During any holiday season, my fridge tends to be so full of leftovers and treats that I end up revisiting this post to remind myself which foods don’t need to be refrigerated. There’s always something you can take out of your fridge, whether it’s condiments that are high in salt or vinegar, or fresh produce that keeps its texture and flavor better at room temperature.
Here are a few items that may be taking up room in your fridge that just don’t need to be in there!
14 Foods You Shouldn’t Refrigerate
Bananas taste best when they’re ripe, and if they go in the fridge too early, they will never ripen. Once the bananas are ripe, then you can transfer them to the fridge. They skins may turn black, but they taste just fine! (Did you know you can ripen bananas quickly if you are in a hurry to make banana bread or smoothies?)
Putting bread in the fridge dries it out, leaving your bread stale or chewy. The moisture in the fridge encourages bacteria and mold, so store it in a breadbox instead! The breadbox promotes air circulation, keeping the bread from getting too dry or too moist.
Keeping honey in the fridge won’t damage the shelf-life or the taste, but it will make the honey crystalize and clump. Honey actually never spoils or goes bad, but storing honey in an air-tight glass jar, away from heat and direct sunlight, is the best method!
4 & 5. Onions And Garlic
The fridge makes food last longer because of the temperature, but it’s also rather humid inside. The humidity makes onions moldy more quickly than if they are stored on the countertop, plus their flavor often travels throughout the fridge. You want your onions to stay cool, dry, well-ventilated, and away from potatoes (because of the gasses emitted from the onions.)
Using a pair of nylons or a mesh bag to store onions works perfectly, and it’s thrifty, too. :-) I love these bags because you can take them with you to the store, then just hang them up when you get home. And you get a variety of six bags for under $12! Garlic is similar and would do great in nylons or bags as well; but you could also just use a basket in your cupboard or pantry.
The humidity in the fridge can make potatoes rot, and the fridge actually causes the starch to break down into sugar. This makes your potatoes sweet, grainy and soft. You’re better off storing potatoes in a dry, dark, ventilated space; like a woven basket inside a cupboard. Be sure not to wash the potatoes until you’re ready to cook them, because water will also make the potatoes rot.
7. Coffee Beans
Coffee beans tend to absorb odors, so keeping coffee in the fridge is a bad idea! Plus, the moisture in the fridge makes the coffee less flavorful. Keep coffee in a dark, air-tight container and away from sunlight.

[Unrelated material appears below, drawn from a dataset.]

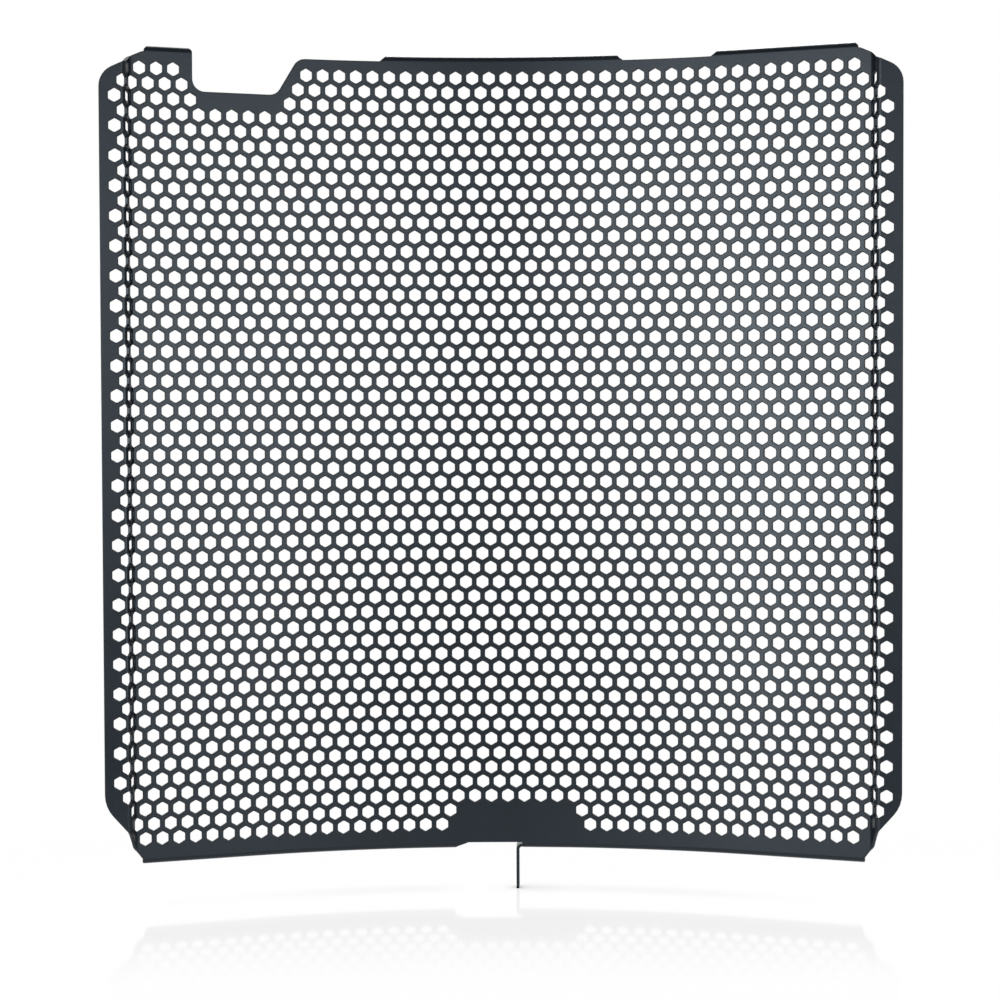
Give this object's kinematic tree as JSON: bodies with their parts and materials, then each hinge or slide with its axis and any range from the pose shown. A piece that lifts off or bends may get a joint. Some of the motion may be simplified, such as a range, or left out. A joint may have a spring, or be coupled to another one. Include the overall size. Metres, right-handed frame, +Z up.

Just like bananas, tomatoes should be kept on the counter until they’re ripe and ready to eat, and then transferred to the fridge. They lose their crunch and flavor pretty quickly, though, so try to eat them within a day or two of placing them in the fridge. When out on the counter, store them in an open basket. If they’re too close together then the tomatoes will bruise.
Yet again, avocados should be left out until they’re ripe, and then put in the fridge. To develop the right flavor and texture, they need to ripen at room temperature, but they will stay good and ripe for a few more days in the fridge.
10. Cooking Oil
Cooking oil should be kept in an air-tight, dark glass container. They stay liquid at room temperature, and trying to refrigerate and then melt the oils is more hassle than it’s worth! Plus, changing the temperature around too much will make the oil go rancid more quickly.
Your standard ketchup has so much vinegar in it that it acts as a preservative and doesn’t need to be refrigerated! Even after you open the bottle, you can put it right back into the pantry. If you buy a “lower-sodium” ketchup, though, I would keep it in the fridge – just to be safe.
If you have some good, fresh berries from a farmer’s market, keep them on the counter and eat them quickly! They’ll maintain their best flavor if they stay at room temperature, but put them in the fridge if you’ll have them for more than a couple days. Be sure not to wash them until you’re ready to eat, because the water could make them mushy or moldy.
13. Soy Sauce And Hot Sauce
Hot sauce that is made with large amounts of vinegar and salt can be kept out for couple months, but place it in the fridge if you don’t go through hot sauce very quickly. Soy sauce is mostly salt, so the same goes! Mild bacteria can grow after a couple months, so the fridge is best for long-term storage.
14. Winter Squash
These hearty squashes will last for a whole month in the pantry, so don’t bother taking up space in the fridge!
This certainly isn’t a comprehensive list, but it should give you an idea of some of the pros and cons of deciding “to chill or not to chill” your food.
What else do you keep in the pantry?